- Jane W.
- pastry for a single-crust 9 inch pie
- 6 oz (168 grm). Swiss cheese
- 10 strips bacon, crisp-fried and drained
- 4 eggs
- 1-1/4 cups (300 ml) whipping cream
- 1/2 cup (125 ml) milk
- grated (or ground) nutmeg or mace
- Roll out pastry on lightly floured board to about 1/8-inch thickness.
- Fit into a 9-inch pie pan; crimp edges.
- Place a circle of foil inside pastry shell and partially fill with dry rice or beans.
- Bake in 350 degree (175 C.) oven for 20 minutes.

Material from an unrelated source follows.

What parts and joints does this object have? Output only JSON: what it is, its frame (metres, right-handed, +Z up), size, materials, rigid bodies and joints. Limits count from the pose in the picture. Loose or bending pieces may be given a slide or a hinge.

- Lift off rice and foil and return pastry to oven for 5 minutes.
- Let cool.
- Using a food processor, shred cheese using shredding disc; distribute over baked pastry shell.

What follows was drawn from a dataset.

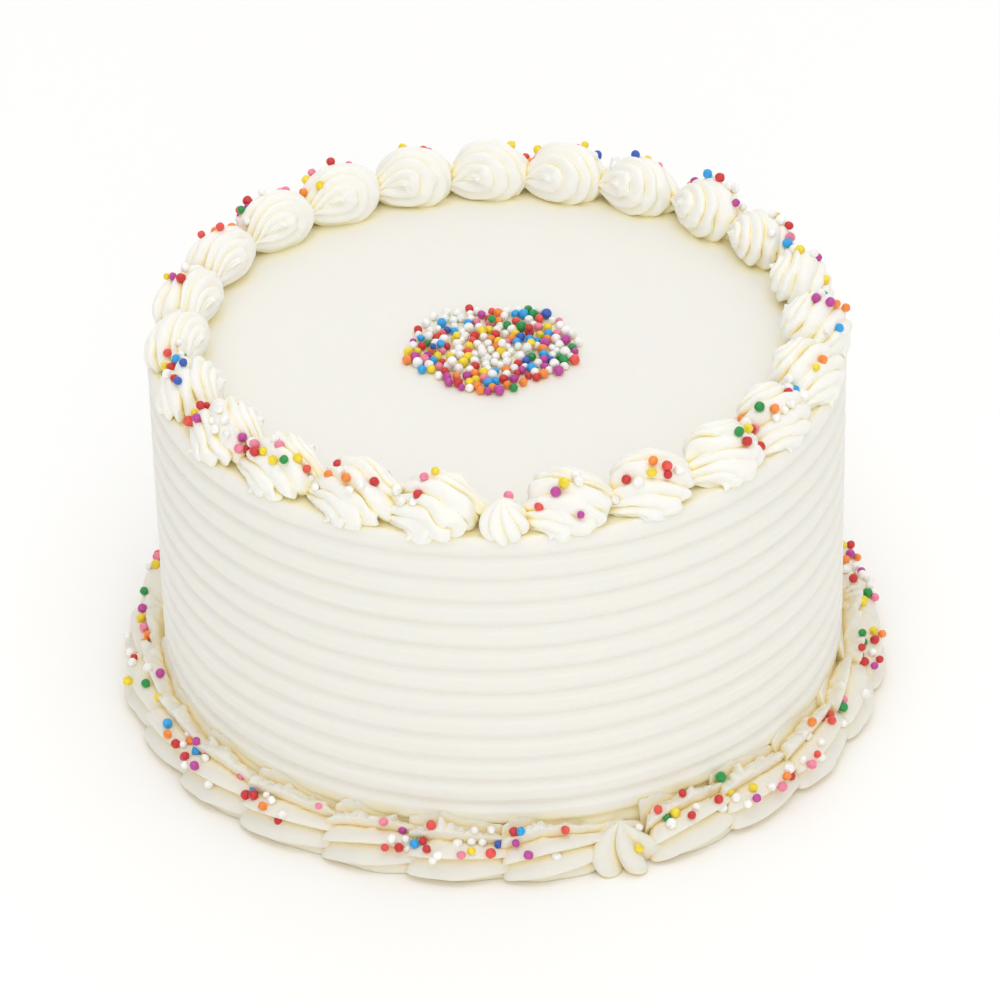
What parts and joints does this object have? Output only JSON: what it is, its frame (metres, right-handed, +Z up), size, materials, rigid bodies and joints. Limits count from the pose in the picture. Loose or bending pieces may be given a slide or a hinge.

- Change to metal blade and process bacon until chopped; sprinkle over cheese.
- Process eggs, cream and milk for 5 seconds; pour over bacon.
- Sprinkle nutmeg or mace over filling (about 1/8 tsp (1 ml) or to taste).
- Bake at 325 degrees (175 C.) for about 50 minutes or until a knife inserted in center comes out clean.
- Let stand for 10 minutes before cutting.
- This recipe is from the 1978 Sunset Food Processor Cook Book and has been
a favorite at our house for almost that long. Although the recipe
specifies Swiss cheese, I prefer Gouda. Edam is also good. Use whatever
appeals to you. Don't omit the nutmeg/mace; it makes for a wonderful
smell during baking and adds something special to the finished product.
If there are any leftovers, they will store nicely in the refrigerator
for a couple days. Just warm them up in the regular oven to preserve the
crispness of the crust.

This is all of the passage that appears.